### Short exercise
Look for the word "caption" in the entries below, then copy every line that has it.

### Recorded data
--
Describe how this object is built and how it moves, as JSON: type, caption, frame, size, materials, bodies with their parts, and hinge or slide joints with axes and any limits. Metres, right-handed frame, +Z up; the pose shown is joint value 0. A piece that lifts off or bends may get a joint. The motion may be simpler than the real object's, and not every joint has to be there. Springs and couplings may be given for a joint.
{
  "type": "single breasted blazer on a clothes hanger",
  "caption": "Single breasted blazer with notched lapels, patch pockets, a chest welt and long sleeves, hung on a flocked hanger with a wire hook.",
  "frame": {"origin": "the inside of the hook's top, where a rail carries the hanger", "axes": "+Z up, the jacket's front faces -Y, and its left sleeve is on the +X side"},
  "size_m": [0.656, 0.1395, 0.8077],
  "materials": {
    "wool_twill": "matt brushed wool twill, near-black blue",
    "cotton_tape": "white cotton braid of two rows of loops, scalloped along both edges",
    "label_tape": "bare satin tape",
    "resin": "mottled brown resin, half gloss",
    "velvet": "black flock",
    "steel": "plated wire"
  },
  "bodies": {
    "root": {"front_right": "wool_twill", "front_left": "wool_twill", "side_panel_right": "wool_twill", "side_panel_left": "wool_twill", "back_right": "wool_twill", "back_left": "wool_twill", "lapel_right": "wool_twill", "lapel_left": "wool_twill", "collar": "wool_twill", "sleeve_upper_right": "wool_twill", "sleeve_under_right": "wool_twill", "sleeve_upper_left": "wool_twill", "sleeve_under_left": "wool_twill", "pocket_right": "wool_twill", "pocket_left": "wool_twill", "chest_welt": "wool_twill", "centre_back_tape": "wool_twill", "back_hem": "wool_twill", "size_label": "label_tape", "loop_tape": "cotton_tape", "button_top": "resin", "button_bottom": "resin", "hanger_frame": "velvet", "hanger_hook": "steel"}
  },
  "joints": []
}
--
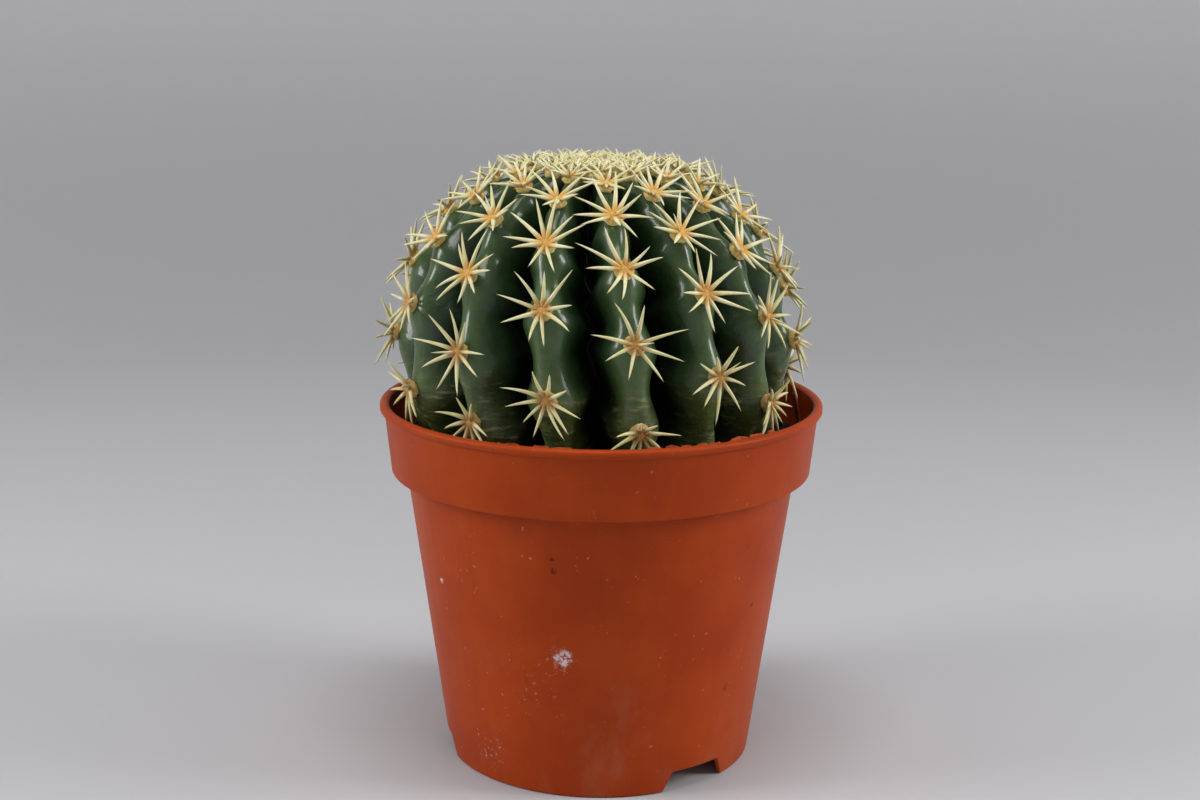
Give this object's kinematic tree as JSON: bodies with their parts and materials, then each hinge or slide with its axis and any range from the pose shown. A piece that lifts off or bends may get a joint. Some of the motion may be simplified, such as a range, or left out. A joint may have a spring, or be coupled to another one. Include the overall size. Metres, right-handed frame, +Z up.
--
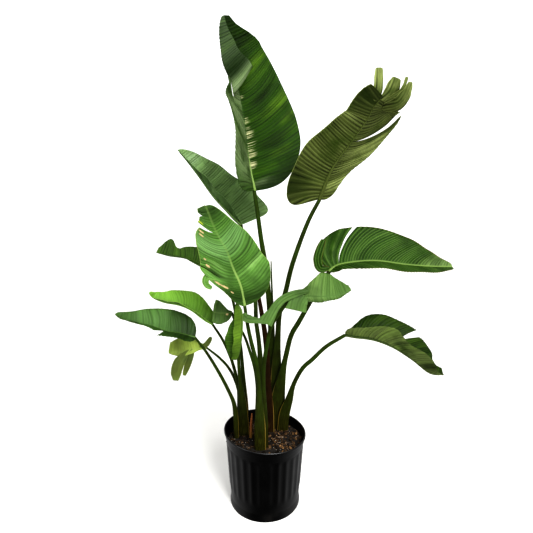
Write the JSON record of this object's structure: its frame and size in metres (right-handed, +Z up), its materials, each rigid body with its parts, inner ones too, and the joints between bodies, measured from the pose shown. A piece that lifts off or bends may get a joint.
--
### Finished answer
Describe how this object is built and how it moves, as JSON: type, caption, frame, size, materials, bodies with their parts, and hinge or slide joints with axes and any limits. Metres, right-handed frame, +Z up; the pose shown is joint value 0. A piece that lifts off or bends may get a joint. The motion may be simpler than the real object's, and not every joint has to be there. Springs and couplings may be given for a joint.
  "caption": "Single breasted blazer with notched lapels, patch pockets, a chest welt and long sleeves, hung on a flocked hanger with a wire hook.",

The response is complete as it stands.